Dissecting the Jason Heyward $184 million contract


by - Correspondent -
J-Hey: The $184 million man (Jon Durr - USA Today Sports_
J-Hey: The $184 million man (Jon Durr - USA Today Sports_

Jason Heyward was the crown jewel in a 2015 offseason that set the Chicago Cubs up for a curse-breaking World Series title the following season. His eight-year $184 million deal has been widely debated since the ink dried on the contract. With change coming in the organization, it’s time for the Cubs to look back at this contract and decide what kind of value will Heyward have going forward.

Since his first season with the Cubs, Heyward’s offense, or lack thereof, has been the biggest talking point. Before signing with the Cubs, Heyward was a good but not great hitter. His .784 OPS from 2010-2015 ranked 79th in the MLB among qualified hitters. Offensively, he was in the same OPS range as Todd Frazier and Dexter Fowler.

The most promising aspect of Heyward’s offense was his contact ability. Through five seasons with the Atlanta Braves, Heyward produced a .262 average with a 19.3% strikeout rate. After being traded to the St. Louis Cardinals, Heyward posted a career-high average of .293 and a strikeout rate of 14.8%. For the 25-year old outfielder, it seemed like he was finally reaching his peak that made him one of the top prospects in baseball.

For the Cubs, Heyward’s 2015 season with the rival Cardinals would be the last time he would post a batting average above .290 or post an OPS above .790. Since putting on the blue pinstripes, Heyward has posted a .711 OPS and a .252 average.

Those numbers hardly tell the full story of how bad Heyward has been offensively for the Cubs. In his first season in Chicago, Heyward was the third-worst qualified hitter in the MLB with a .631 OPS. He posted career lows in home runs (7), OBP (.306), and SLG (.325). His Fan Graphs offensive rating, which takes into account baserunning and hitting with 0 being average, was a -18.6. That was with a positive baserunning grade.

Since then, Heyward has revived his offense to at least a league-average level. The proceeding two years after his disastrous first season in Chicago saw him post a .723 OPS with his average and on-base ability coming back to normal. He’s even had some big at-bats, including a walk-off grand slam in 2018.

2019 was his best offensive season for the Cubs as he slugged 21 home runs, the second-best mark of his career. Despite the improved production, Heyward was not a consistent presence in the lineup. There were three months during the season in which Heyward had a batting average over .300, as well as three months in which he had a batting average below .235. The inconsistency is frustrating, but it seems like Heyward is making strides offensively after a horrible start to his time on the North Side.

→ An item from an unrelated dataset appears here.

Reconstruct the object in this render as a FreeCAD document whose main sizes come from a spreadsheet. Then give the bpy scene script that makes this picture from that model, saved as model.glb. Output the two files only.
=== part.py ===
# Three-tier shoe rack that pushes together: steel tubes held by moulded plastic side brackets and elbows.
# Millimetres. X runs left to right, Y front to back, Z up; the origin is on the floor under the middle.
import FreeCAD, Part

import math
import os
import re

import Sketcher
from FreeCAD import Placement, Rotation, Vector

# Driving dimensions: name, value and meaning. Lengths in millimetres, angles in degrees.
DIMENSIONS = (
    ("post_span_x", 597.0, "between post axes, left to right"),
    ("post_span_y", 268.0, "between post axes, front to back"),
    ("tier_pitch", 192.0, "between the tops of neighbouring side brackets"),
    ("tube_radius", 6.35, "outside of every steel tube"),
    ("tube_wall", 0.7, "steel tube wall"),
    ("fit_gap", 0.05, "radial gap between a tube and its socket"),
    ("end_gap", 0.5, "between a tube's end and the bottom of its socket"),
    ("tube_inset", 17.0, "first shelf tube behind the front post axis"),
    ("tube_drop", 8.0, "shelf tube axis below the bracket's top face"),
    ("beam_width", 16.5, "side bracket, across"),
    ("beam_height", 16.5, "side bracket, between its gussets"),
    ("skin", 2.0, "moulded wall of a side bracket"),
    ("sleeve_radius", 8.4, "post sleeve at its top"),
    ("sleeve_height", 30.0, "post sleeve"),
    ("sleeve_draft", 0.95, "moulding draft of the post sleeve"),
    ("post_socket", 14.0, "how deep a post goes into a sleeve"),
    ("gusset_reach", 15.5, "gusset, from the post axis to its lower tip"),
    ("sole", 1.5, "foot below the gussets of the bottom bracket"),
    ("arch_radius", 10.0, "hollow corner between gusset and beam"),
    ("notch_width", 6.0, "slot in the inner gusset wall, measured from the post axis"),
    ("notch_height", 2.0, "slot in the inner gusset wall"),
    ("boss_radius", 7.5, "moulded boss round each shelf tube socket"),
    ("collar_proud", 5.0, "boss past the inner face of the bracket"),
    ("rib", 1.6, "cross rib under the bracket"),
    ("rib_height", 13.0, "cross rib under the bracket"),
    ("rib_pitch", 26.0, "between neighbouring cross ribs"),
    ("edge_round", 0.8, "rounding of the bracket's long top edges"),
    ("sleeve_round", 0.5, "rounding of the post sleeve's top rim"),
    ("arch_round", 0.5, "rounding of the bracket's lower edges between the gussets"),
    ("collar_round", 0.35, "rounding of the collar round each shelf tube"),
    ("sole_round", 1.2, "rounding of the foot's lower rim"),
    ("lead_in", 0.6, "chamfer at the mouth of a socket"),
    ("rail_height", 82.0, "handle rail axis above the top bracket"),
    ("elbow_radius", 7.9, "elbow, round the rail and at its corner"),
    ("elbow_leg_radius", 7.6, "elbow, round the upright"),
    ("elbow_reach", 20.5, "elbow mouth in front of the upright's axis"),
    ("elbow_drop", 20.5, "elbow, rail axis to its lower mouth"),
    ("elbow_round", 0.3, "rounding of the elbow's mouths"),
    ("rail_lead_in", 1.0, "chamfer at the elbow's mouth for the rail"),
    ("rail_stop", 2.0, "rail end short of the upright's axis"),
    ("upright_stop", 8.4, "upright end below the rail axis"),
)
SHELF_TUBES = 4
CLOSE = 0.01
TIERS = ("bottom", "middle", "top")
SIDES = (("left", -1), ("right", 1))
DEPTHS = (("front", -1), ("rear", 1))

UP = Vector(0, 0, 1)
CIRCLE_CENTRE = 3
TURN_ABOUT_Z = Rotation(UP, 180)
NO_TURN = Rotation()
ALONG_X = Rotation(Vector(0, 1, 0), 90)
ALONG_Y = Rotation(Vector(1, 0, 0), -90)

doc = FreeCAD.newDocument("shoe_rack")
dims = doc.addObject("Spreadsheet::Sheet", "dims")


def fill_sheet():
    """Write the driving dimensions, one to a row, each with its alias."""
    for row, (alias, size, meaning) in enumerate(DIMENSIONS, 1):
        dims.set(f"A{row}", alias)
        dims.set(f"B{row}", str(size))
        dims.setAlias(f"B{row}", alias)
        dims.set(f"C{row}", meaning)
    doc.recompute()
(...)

Now we get to the side of the field Heyward has dominated since his first season in the MLB, defense. Heyward has cemented himself as one of the best defenders of the 2010s with five gold gloves in right field since 2012. Since 2010, Heyward ranks second in catches made with a 10% chance or less of being made. His reputation as a fantastic defender is warranted with highlight plays like the ones below.

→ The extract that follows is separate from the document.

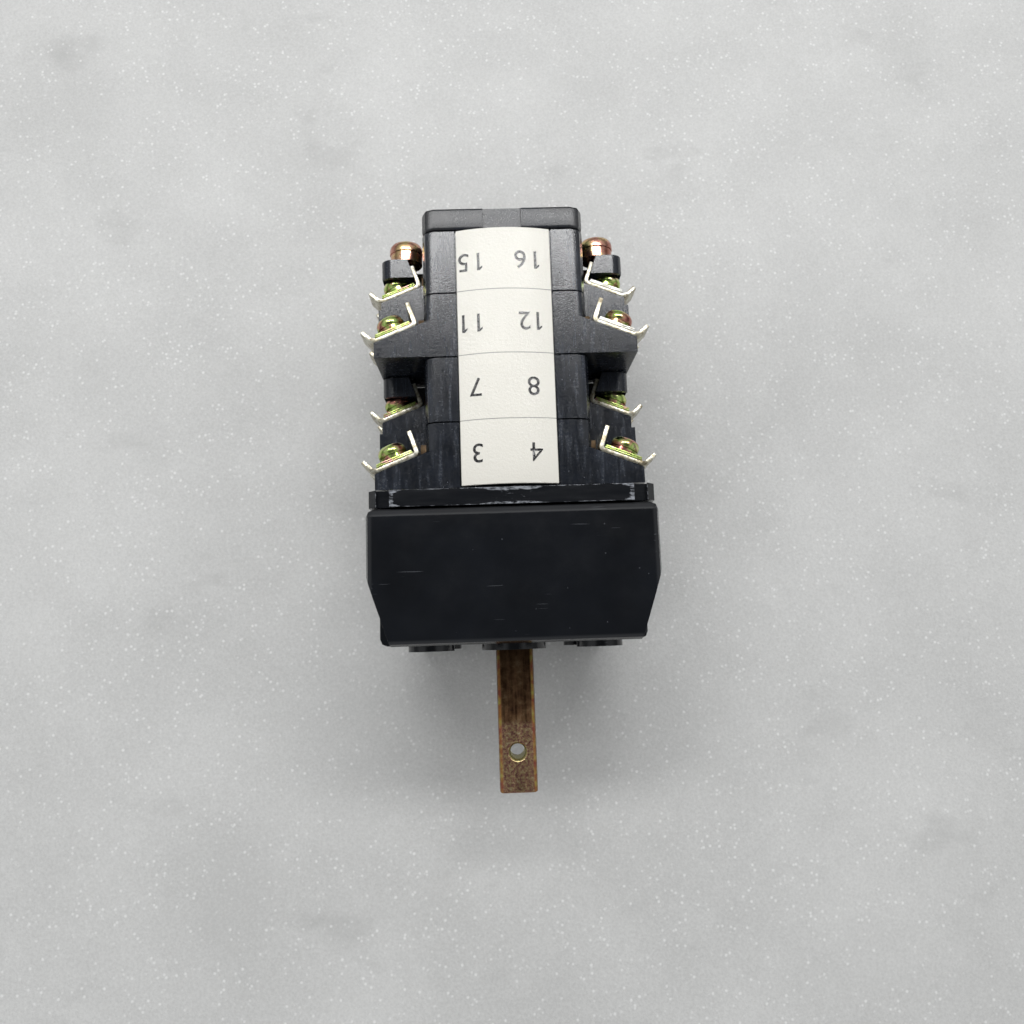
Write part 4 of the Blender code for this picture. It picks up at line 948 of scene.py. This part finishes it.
class SWITCH_OT_label(bpy.types.Operator):
    """Finish the label strip and print the terminal numbers on it"""

    bl_idname = "switch.label"
    bl_label = "Label and numbers"
    bl_options = {"REGISTER", "UNDO"}

    figures = {
        3: (-6.45, 38.6), 4: (5.6, 38.5), 7: (-6.6, 52.6), 8: (5.5, 52.45),
        11: (-6.9, 66.45), 12: (5.3, 66.55), 15: (-7.0, 79.95), 16: (5.0, 80.1),
    }

    def execute(self, context):
        strip = softened("label_strip", 0.1 * MM, 1)
        finish_piece("label_cream_strip", strip, cream_label(), BODY, ["label_strip"], 25.0)
        for number, (x, y) in self.figures.items():
            self.print_number(number, x * MM, y * MM)
        return {"FINISHED"}

    def print_number(self, number, x, y):
        """One number, read from the rear, laid on the label's curve."""
        text = bpy.data.curves.new(f"number_{number}", "FONT")
        text.body = str(number)
        text.align_x = "CENTER"
        text.align_y = "CENTER"
        text.size = sizes().figure_height / FIGURE_SHARE
        text.space_character = 0.98 if number == 12 else 1.12
        writing = bpy.data.objects.new(f"number_{number}", text)
        bpy.context.scene.collection.objects.link(writing)
        bpy.context.view_layer.update()
        graph = bpy.context.evaluated_depsgraph_get()
        mesh = bpy.data.meshes.new_from_object(writing.evaluated_get(graph))
        bpy.data.objects.remove(writing)
        shape = bmesh.new()
        shape.from_mesh(mesh)
        bpy.data.meshes.remove(mesh)
        bmesh.ops.remove_doubles(shape, verts=shape.verts, dist=0.003 * MM)
        self.add_flags(shape)
        width = [vert.co.x for vert in shape.verts]
        height = [vert.co.y for vert in shape.verts]
        centre = Vector(((min(width) + max(width)) / 2, (min(height) + max(height)) / 2, 0))
        bmesh.ops.translate(shape, vec=-centre, verts=shape.verts)
        half_turn = Matrix.Rotation(math.pi, 3, "Z")
        bmesh.ops.rotate(shape, cent=(0, 0, 0), matrix=half_turn, verts=shape.verts)
        bmesh.ops.translate(shape, vec=(x, y, 0), verts=shape.verts)
        raised = bmesh.ops.extrude_face_region(shape, geom=list(shape.faces))["geom"]
        tops = {item for item in raised if isinstance(item, bmesh.types.BMVert)}
        above, below = 0.035 * MM, -0.05 * MM
        for vert in shape.verts:
            vert.co.z = label_height(vert.co.x) + (above if vert in tops else below)
        bmesh.ops.recalc_face_normals(shape, faces=shape.faces)
        finish_piece(f"label_number_{number}", shape, printing_ink(), BODY)

    @staticmethod
    def add_flags(shape):
        """Gives every plain stroke, which is a one, its short flag at the top."""
        left = set(shape.verts)
        strokes = []
        while left:
            island, queue = set(), [left.pop()]
            while queue:
                vert = queue.pop()
                island.add(vert)
                near = {edge.other_vert(vert) for edge in vert.link_edges} & left
                left -= near
                queue += near
            x, y = [vert.co.x for vert in island], [vert.co.y for vert in island]
            if max(y) - min(y) > 4 * (max(x) - min(x)):
                strokes.append((min(x), max(x), min(y), max(y)))
        for low, high, bottom, top in strokes:
            height = top - bottom
            tip = low - 0.15 * height
            corners = [
                (high, top), (low, top), (tip, top - 0.15 * height), (tip, top - 0.25 * height),
                (low, top - 0.16 * height),
            ]
            points = [shape.verts.new((x, y, 0.0)) for x, y in corners]
            bmesh.ops.contextual_create(shape, geom=points)


class SWITCH_OT_shaft(bpy.types.Operator):
    """Finish the square shaft"""

    bl_idname = "switch.shaft"
    bl_label = "Shaft"
    bl_options = {"REGISTER", "UNDO"}

    def execute(self, context):
        bar = softened("drive_shaft", 0.12 * MM, 1)
        finish_piece("shaft_bar", bar, chromated_bar(), SHAFT, ["drive_shaft"], flat=True)
        return {"FINISHED"}


class SWITCH_OT_mechanism(bpy.types.Operator):
    """Finish the cams, the detent, the moving contacts and their springs"""

    bl_idname = "switch.mechanism"
    bl_label = "Mechanism"
    bl_options = {"REGISTER", "UNDO"}

    def execute(self, context):
        for name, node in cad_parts.items():
            if name.startswith(("cam_", "detent_wheel")):
                material = white_cam_plastic()
            elif name.startswith("moving_contact"):
                material = contact_copper()
            elif name in ("detent_spring", "shaft_circlip"):
                material = spring_wire()
            else:
                continue
            node.data.materials.clear()
            node.data.materials.append(material)
        for number in BLOCKS:
            for row in ("upper", "lower"):
                self.add_coil(f"contact_spring_{number}_{row}", f"contact_{number}_{row}", row)
        return {"FINISHED"}

    @staticmethod
    def add_coil(node, contact, row):
        """A contact's spring, copied as it stands from its seat in the block."""
        low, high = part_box(node)
        middle = (low + high) / 2
        seat, foot = (high.z, low.z) if row == "upper" else (low.z, high.z)
        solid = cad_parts[node]
        shape = bmesh.new()
        shape.from_mesh(solid.data)
        shape.transform(solid.matrix_world)
        bmesh.ops.remove_doubles(shape, verts=shape.verts, dist=WELD)
        ends = [(middle.x, middle.y, height) for height in (seat, foot)]
        finish_piece(node + "_coil", shape, spring_wire(), (BODY, contact, *ends), [node])


# Stage

CAMERA_PLACE = (-3.88 * MM, 1.20 * MM, 188.77 * MM)
CAMERA_TILT = math.radians(8.38)
CAMERA_YAW = math.radians(1.88)
CAMERA_ROLL = math.radians(1.06)
SENSOR_WIDTH = 36.0
CAMERA_LENS = SENSOR_WIDTH * 850.0 / 1024.0

# Name, place, target, width, length, power in watts, and whether glossy surfaces mirror it
LAMPS = (
    ("Overhead lamp", (0.0, 0.485, 0.74), (0.0, 0.085, 0.019), 0.9, 0.11, 5.6, True),
    ("Left window", (-0.9, 0.1, 0.8), (0.0, 0.03, 0.0), 0.9, 0.9, 2.6, False),
    ("Right window", (0.9, 0.3, 0.9), (0.0, 0.03, 0.0), 0.8, 0.8, 2.0, False),
)
# Brightness of the room by height: below the horizon, low, middle, and dim overhead
ROOM_STRENGTH = 0.66
ROOM_STOPS = ((0.0, 0.4), (0.3, 0.4), (0.5, 0.85), (0.84, 0.85), (0.96, 0.14))


class SWITCH_OT_stage(bpy.types.Operator):
    """Set the floor, the lamps, the world and the camera"""

    bl_idname = "switch.stage"
    bl_label = "Stage"
    bl_options = {"REGISTER", "UNDO"}

    def execute(self, context):
        self.add_floor()
        self.add_camera(context.scene)
        for lamp in LAMPS:
            self.add_lamp(*lamp)
        self.set_world(context.scene)
        context.scene.view_settings.view_transform = "Standard"
        return {"FINISHED"}

    @staticmethod
    def add_floor():
        shape = bmesh.new()
        bmesh.ops.create_grid(shape, x_segments=1, y_segments=1, size=FLOOR_REACH)
        bmesh.ops.translate(shape, vec=(0, 0, HOUSING_LOW.z), verts=shape.verts)
        mesh = bpy.data.meshes.new("table")
        shape.to_mesh(mesh)
        shape.free()
        table = bpy.data.objects.new("table", mesh)
        bpy.context.scene.collection.objects.link(table)
        mesh.materials.append(table_top())

    @staticmethod
    def add_camera(scene):
        cos_yaw, sin_yaw = math.cos(CAMERA_YAW), math.sin(CAMERA_YAW)
        cos_roll, sin_roll = math.cos(CAMERA_ROLL), math.sin(CAMERA_ROLL)
        cos_tilt, sin_tilt = math.cos(CAMERA_TILT), math.sin(CAMERA_TILT)
        right = Vector((cos_roll * cos_yaw, -cos_roll * sin_yaw, sin_roll))
        level = Vector((sin_roll * cos_yaw, -sin_roll * sin_yaw, -cos_roll))
        rear = Vector((sin_yaw, cos_yaw, 0.0))
        forward = rear * sin_tilt + level * cos_tilt
        upward = rear * cos_tilt - level * sin_tilt
        turn = Matrix((right, upward, -forward)).transposed().to_4x4()
        data = bpy.data.cameras.new("Camera")
        data.sensor_width = SENSOR_WIDTH
        data.lens = CAMERA_LENS
        data.clip_start = 0.01
        data.clip_end = 20.0
        camera = bpy.data.objects.new("Camera", data)
        scene.collection.objects.link(camera)
        camera.matrix_world = Matrix.Translation(CAMERA_PLACE) @ turn
        scene.camera = camera

    @staticmethod
    def add_lamp(name, place, target, width, length, power, mirrored):
        data = bpy.data.lights.new(name, "AREA")
        data.shape = "RECTANGLE"
        data.size = width
        data.size_y = length
        data.energy = power
        lamp = bpy.data.objects.new(name, data)
        bpy.context.scene.collection.objects.link(lamp)
        lamp.visible_glossy = mirrored
        lamp.location = place
        lamp.rotation_euler = (Vector(target) - Vector(place)).to_track_quat("-Z", "Y").to_euler()

    @staticmethod
    def set_world(scene):
        world = bpy.data.worlds.new("Soft room")
        world.use_nodes = True
        tree = world.node_tree
        background = tree.nodes["Background"]
        background.inputs["Strength"].default_value = ROOM_STRENGTH
        where = tree.nodes.new("ShaderNodeTexCoord")
        height = tree.nodes.new("ShaderNodeSeparateXYZ")
        sky = tree.nodes.new("ShaderNodeValToRGB")
        elements = sky.color_ramp.elements
        while len(elements) < len(ROOM_STOPS):
            elements.new(0.5)
        for element, (position, level) in zip(elements, ROOM_STOPS):
            element.position = position
            element.color = (0.96 * level, 0.98 * level, level, 1.0)
        tree.links.new(where.outputs["Generated"], height.inputs["Vector"])
        tree.links.new(height.outputs["Z"], sky.inputs["Fac"])
        tree.links.new(sky.outputs["Color"], background.inputs["Color"])
        scene.world = world


class SWITCH_PT_panel(bpy.types.Panel):
    """Lists the steps that dress the switch"""

    bl_idname = "SWITCH_PT_panel"
    bl_label = "Cam Switch"
    bl_space_type = "VIEW_3D"
    bl_region_type = "UI"
    bl_category = "Cam Switch"

    def draw(self, context):
        layout = self.layout
        for group in (context.scene.switch_sizes, context.scene.switch_colours):
            box = layout.box()
            for name in group.__annotations__:
                box.prop(group, name)
        for step in STEPS:
            layout.operator(step.bl_idname)


STEPS = (
    SWITCH_OT_mouldings,
    SWITCH_OT_terminals,
    SWITCH_OT_screws,
    SWITCH_OT_lug_screws,
    SWITCH_OT_tie_rods,
    SWITCH_OT_label,
    SWITCH_OT_shaft,
    SWITCH_OT_mechanism,
    SWITCH_OT_stage,
)
CLASSES = (SwitchSizes, SwitchColours, *STEPS, SWITCH_PT_panel)


def register():
    for item in CLASSES:
        bpy.utils.register_class(item)
    bpy.types.Scene.switch_sizes = bpy.props.PointerProperty(type=SwitchSizes)
    bpy.types.Scene.switch_colours = bpy.props.PointerProperty(type=SwitchColours)


def unregister():
    del bpy.types.Scene.switch_colours
    del bpy.types.Scene.switch_sizes
    for item in reversed(CLASSES):
        bpy.utils.unregister_class(item)


def main():
    register()
    for step in STEPS:
        getattr(bpy.ops.switch, step.bl_idname.split(".")[1])()


if __name__ == "__main__":
    main()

While it’s hard to fathom, since signing with the Cubs, Heyward has gotten worse defensively. I previously detailed how the Cubs defense has gone from one of the best in 2016 to one of the worst in 2019, and Heyward was a significant focus. His noticeable decline can be attributed to many things from his constant moving between center field and right field or just a natural loss of athleticism. What can’t be denied is that Heyward has likely seen his best days defensively. Below is a breakdown of his DEF ranking according to Fan Graphs and his innings in both center field and right field.

In that article, I asserted that it seems the more that Heyward plays centerfield, the worse he gets in right field. While it seems a little strange someone as good as Heyward would struggle so much defensively, shifting around positions was mentioned by Heyward himself for a reason the team could be playing poorly.

In a post-game interview with NBC Sports Chicago's Kelly Crull, Heyward said, “It's tougher when you have moving pieces because the game is different in different spots. You just try to keep an overall mindset of do what you can, keep it simple, prepare the best way you can for that night and go from there.”

Heyward can still be a good defender. His numbers aren’t at a level where he needs to be replaced in the field by any stretch of the imagination. The eye test will also tell you that Heyward is a more than capable defender. With a new manager and a hopefully revitalized clubhouse, we could see Heyward return to form defensively.

With Heyward locked into the Cubs until 2023, his production will be scrutinized more than anyone else on the team. His $20+ million salary will ensure that. The excellent news for Heyward, the organization, and fans is that his offense seems to be improving along with what could be a graceful defensive decline. If the former Brave and Cardinal can stay at least an average level of production, his tenure will be seen in a better light than the first four seasons for the Cubs.